Melihat konyal itu, saya teringat seorang kawan. Di depan rumahnya, pohon konyal menjulur liar, merambat melewati genting. Tiap musimnya, konyal selalu hadir sebagai suguhan. Ia bercerita, dulu konyal tumbuh di mana-mana tanpa pernah ditanam. Rupanya, bijinya tersebar lewat... kotoran anak-anak. Ya, anak-anak yang makan konyal, lalu buang hajat sembarangan—meninggalkan biji yang kelak tumbuh menjadi tanaman.
Kami menyebutnya dolbon, istilah Sunda untuk buang air besar di kebun. Suatu aktivitas lumrah di masa ketika WC masih langka. Tak disangka, dari kebiasaan "primitif" itu, lahirlah pohon buah yang manis. Dari najis, tumbuh yang segar.
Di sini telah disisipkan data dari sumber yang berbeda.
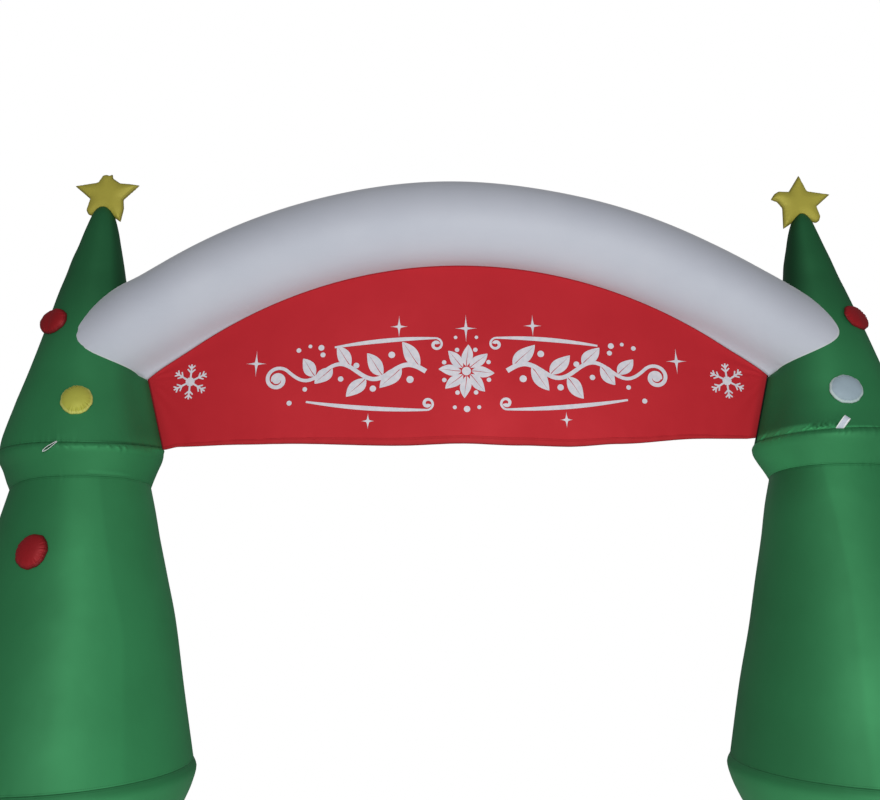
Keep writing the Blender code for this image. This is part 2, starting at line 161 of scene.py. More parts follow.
# How far a tree's seams rise towards the arch, and droop on the far side.
Lift = namedtuple("Lift", "heights near far")
LIFTS = {
    "left": Lift(
        (1.72, 1.874, 1.940, 2.000, 2.100),
        (0, 0.0170, 0.0100, 0.0030, 0),
        (0, 0.0205, 0.0200, 0.0180, 0),
    ),
    "right": Lift(
        (1.72, 1.896, 1.950, 1.990, 2.016, 2.100),
        (0, 0.0160, 0.0130, 0.0110, 0.0030, 0),
        (0, 0.0100, 0.0100, 0.0090, 0.0080, 0),
    ),
}
# The tube's section at an angle from the crown, measured from the arch's circle.
Section = namedtuple("Section", "angle top underside half_depth")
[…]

Ketika Dolbon Lebih Bersih dari Istana
Cerita konyal dan dolbon ini menggelitik sekaligus menyentil. Karena ketika kita menganggapnya kampungan, mari kita lihat ke arah lain—ke Eropa abad pertengahan.
Kita sering memandang peradaban Barat dengan kekaguman. Mereka dianggap pelopor kebersihan, kesehatan, dan kecanggihan sanitasi. Namun sejarah bicara lain. Di masa kejayaannya, Eropa justru tenggelam dalam bau busuk yang luar biasa. Ratu Isabela dari Castile—tokoh besar yang bersama Raja Ferdinand mengusir umat Islam dari Spanyol—ternyata nyaris tidak pernah mandi seumur hidupnya. Ia hanya mandi dua kali: saat lahir dan saat menikah. Alasannya? Di masa itu, air dianggap berbahaya. Mandi bisa membuka pori-pori dan menyebabkan penyakit.
Bangsawan Prancis dan Spanyol bahkan rela memakai parfum menyengat hanya untuk menutupi bau badan. Jalan-jalan di kota besar seperti Paris dipenuhi limbah manusia, karena tak ada sistem pembuangan. Bahkan ada kebiasaan membuang kotoran dari jendela lantai dua ke jalanan.
Bandingkan dengan ajaran Islam yang bahkan dalam perkara buang hajat pun punya adab khusus: tidak menghadap kiblat, membersihkan diri dengan air, mencuci tangan, hingga berdoa setelahnya. Bersuci menjadi syarat sahnya ibadah. Mandi bukan sekadar kebiasaan, tapi perintah agama.
Peradaban Islam di masa yang sama—di Andalusia, Baghdad, dan Kairo—justru membangun sistem sanitasi, rumah mandi umum, hingga kanal bersih. Tak heran jika ilmuwan Islam seperti Al-Zahrawi dan Ibnu Sina menulis risalah kebersihan ratusan tahun sebelum Eropa mengenal sabun.